LSTM-Deep Neural Networks based Predistortion Linearizer for High Power Amplifiers

Abstract

Linear high power amplifiers (HPAs) are the need of current communications technology. But, almost all PAs show non-linear characteristics during amplification which are reflected in the transmitted signal in the form of distortions. Linearization is a process to suppress the effect of the nonlinear characteristic of a PA. Various methods are available to perform linearization. Predistortion (PD) linearization methods are very successful due to its simplicity in design and ease of integration with PAs. PD linearization methods observe the PA dynamic characteristics (nonlinearity) and then formulate an “inverse transfer function” to suppress this non-linearity. In the last decade, machine learning (ML) based PD linearizers are proposed and proved useful. Since then, numerous ML-PD linearizers have been developed.
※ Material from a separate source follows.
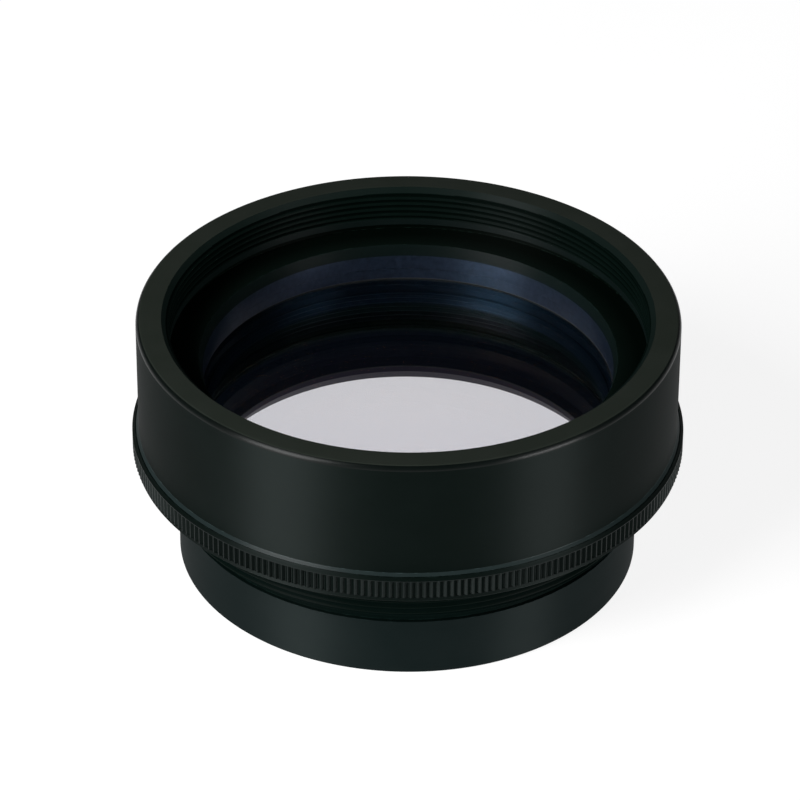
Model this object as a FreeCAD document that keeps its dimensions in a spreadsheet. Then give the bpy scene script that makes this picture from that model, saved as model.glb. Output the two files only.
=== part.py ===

Shallow neural networks (NNs) based PD linearizers are successfully used to map the inverse transfer function but lack generalization performance in the presence of system conditions (IQ imbalance, DC offset). With deep learning (DL) technology, deep neural networks (DNNs) can map the complex inverse transfer function under different system conditions. This study proposes a long short-term memory (LSTM) DNN based PD linearizer for linearization of PA under different conditions. In this study, it is shown that LSTM is able to extract and exploit memory effects of PA over the perceptron. Comparative results with shallow NNs suggest reliable potential in the proposed DNN model in terms of generalization performance.